* _RECORD LIST_
::::::::::

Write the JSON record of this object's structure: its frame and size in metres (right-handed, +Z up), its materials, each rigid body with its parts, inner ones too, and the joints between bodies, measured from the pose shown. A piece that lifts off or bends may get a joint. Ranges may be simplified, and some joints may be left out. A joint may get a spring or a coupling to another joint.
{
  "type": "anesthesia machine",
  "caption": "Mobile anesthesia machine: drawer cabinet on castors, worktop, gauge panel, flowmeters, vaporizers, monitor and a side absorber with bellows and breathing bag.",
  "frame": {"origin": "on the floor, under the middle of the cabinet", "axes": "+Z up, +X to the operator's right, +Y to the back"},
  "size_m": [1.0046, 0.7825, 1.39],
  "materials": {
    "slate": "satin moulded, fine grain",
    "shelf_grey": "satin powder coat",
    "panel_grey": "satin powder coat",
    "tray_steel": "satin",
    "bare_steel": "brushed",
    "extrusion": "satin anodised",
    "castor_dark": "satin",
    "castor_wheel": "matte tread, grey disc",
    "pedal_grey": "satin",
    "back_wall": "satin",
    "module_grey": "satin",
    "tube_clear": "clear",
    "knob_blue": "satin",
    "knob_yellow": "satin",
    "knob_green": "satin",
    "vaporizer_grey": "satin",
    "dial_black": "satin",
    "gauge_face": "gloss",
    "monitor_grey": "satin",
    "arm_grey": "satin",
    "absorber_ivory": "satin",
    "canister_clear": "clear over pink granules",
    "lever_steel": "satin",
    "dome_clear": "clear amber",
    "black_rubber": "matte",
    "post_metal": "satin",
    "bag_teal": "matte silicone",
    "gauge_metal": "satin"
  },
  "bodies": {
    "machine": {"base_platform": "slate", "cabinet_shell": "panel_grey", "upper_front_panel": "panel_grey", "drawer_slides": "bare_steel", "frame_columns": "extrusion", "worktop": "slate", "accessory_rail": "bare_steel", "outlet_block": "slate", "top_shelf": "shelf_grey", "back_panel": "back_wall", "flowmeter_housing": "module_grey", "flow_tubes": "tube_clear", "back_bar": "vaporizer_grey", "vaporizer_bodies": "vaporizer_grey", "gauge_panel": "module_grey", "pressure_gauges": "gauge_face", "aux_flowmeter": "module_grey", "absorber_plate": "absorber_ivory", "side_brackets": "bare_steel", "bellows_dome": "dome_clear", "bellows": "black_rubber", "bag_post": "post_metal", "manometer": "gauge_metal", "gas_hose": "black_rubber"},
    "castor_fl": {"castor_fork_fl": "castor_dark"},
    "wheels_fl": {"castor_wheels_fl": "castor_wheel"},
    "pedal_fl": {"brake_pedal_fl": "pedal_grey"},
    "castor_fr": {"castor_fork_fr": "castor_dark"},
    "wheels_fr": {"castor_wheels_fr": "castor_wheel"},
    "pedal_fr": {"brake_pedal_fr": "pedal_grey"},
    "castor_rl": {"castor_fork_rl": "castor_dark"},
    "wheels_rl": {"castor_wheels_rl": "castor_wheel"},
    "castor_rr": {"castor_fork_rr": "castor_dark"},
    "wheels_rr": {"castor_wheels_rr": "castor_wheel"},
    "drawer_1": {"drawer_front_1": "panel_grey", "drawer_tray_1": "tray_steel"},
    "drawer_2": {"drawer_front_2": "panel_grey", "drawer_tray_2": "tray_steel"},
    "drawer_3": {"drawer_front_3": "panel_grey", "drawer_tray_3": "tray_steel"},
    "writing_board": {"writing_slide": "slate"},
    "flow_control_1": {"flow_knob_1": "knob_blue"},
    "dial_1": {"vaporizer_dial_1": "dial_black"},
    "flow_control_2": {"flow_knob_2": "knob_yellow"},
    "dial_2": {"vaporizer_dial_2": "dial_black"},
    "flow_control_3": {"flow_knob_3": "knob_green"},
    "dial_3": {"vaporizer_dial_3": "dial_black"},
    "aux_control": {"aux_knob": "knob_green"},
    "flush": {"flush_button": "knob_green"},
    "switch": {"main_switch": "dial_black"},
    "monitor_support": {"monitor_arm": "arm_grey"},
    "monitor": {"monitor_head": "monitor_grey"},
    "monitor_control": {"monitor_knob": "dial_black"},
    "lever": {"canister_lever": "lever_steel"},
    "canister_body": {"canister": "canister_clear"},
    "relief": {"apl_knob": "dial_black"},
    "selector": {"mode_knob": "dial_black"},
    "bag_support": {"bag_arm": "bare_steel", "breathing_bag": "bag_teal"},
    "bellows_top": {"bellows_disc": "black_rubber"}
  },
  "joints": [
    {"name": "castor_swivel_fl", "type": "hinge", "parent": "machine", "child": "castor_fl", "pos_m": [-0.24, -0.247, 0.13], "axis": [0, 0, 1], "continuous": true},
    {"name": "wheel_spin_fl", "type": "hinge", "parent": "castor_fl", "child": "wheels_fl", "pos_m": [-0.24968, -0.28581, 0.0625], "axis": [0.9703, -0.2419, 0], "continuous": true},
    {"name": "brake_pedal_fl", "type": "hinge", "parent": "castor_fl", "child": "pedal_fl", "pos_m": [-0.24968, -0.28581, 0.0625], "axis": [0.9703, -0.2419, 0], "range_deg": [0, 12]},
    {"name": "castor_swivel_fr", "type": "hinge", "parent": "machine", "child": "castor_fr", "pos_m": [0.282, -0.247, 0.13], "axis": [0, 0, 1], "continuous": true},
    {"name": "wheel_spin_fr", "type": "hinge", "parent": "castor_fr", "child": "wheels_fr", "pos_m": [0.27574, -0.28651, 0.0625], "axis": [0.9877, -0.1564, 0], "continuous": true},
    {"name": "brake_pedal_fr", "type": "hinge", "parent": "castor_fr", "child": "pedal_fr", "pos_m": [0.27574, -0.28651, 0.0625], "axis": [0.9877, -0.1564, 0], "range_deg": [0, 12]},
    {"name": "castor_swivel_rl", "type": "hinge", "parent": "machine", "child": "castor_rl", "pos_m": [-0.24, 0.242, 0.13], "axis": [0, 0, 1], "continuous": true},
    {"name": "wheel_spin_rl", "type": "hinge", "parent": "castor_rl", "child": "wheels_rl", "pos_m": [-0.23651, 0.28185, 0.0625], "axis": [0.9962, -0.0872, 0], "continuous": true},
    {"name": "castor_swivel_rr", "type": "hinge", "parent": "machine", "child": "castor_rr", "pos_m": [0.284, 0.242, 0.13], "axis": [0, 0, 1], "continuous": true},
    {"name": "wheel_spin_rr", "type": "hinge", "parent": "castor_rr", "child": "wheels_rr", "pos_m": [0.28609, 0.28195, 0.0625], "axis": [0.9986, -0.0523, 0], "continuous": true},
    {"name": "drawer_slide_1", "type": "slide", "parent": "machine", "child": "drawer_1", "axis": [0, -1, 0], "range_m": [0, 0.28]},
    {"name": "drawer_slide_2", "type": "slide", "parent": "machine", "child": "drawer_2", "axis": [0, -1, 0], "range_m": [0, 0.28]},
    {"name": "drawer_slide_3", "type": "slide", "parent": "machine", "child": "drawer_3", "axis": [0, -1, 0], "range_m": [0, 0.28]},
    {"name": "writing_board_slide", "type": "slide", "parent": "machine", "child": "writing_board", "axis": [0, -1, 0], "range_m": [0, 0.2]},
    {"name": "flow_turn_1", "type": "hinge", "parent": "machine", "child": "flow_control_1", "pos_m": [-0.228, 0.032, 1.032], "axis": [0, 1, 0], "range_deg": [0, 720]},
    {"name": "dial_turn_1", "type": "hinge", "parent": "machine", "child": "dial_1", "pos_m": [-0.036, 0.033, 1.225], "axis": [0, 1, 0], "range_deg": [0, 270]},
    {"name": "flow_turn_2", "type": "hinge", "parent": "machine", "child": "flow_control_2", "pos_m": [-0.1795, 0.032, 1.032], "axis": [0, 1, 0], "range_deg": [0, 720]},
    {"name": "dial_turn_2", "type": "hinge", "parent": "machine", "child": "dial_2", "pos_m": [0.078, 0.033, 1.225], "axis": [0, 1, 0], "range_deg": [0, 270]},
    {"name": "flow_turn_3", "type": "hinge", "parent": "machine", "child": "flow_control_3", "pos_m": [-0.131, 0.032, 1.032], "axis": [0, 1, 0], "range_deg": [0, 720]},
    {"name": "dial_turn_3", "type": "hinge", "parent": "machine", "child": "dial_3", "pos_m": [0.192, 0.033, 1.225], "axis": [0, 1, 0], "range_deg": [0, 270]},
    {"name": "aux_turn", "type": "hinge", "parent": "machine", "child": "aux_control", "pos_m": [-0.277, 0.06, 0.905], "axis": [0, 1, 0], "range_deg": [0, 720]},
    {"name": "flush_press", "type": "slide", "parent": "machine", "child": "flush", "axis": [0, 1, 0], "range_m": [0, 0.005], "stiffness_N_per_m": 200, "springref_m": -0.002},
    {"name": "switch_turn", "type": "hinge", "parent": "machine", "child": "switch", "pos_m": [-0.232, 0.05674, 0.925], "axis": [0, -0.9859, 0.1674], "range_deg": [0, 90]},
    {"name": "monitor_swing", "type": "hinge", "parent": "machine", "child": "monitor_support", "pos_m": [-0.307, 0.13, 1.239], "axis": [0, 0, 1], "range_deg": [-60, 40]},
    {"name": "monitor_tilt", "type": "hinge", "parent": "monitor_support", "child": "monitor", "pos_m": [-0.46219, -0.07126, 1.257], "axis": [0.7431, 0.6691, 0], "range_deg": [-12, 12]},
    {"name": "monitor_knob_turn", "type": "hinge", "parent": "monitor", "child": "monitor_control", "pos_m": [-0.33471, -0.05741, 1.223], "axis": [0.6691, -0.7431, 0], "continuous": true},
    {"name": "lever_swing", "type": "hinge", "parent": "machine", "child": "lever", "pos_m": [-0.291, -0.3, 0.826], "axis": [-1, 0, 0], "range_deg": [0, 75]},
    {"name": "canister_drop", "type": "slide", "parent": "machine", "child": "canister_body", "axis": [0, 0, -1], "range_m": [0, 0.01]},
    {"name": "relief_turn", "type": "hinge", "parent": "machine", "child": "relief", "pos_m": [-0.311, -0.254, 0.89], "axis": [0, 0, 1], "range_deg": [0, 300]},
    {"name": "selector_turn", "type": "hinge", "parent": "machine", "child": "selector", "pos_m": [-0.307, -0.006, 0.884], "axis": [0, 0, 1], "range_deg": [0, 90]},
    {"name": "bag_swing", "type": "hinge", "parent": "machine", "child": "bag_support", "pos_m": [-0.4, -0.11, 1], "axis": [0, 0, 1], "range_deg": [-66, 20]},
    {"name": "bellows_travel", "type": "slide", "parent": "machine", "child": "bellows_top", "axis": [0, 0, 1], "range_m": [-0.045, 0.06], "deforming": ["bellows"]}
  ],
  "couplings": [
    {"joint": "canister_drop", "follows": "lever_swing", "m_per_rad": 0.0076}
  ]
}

::::::::::

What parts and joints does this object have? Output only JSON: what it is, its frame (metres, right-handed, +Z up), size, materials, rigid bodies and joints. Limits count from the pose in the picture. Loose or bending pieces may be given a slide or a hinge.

::::::::::

* _THE TASK_
Work out the number of lines above that include the string "object" and write only that number.

* _WRITTEN RESPONSE_
2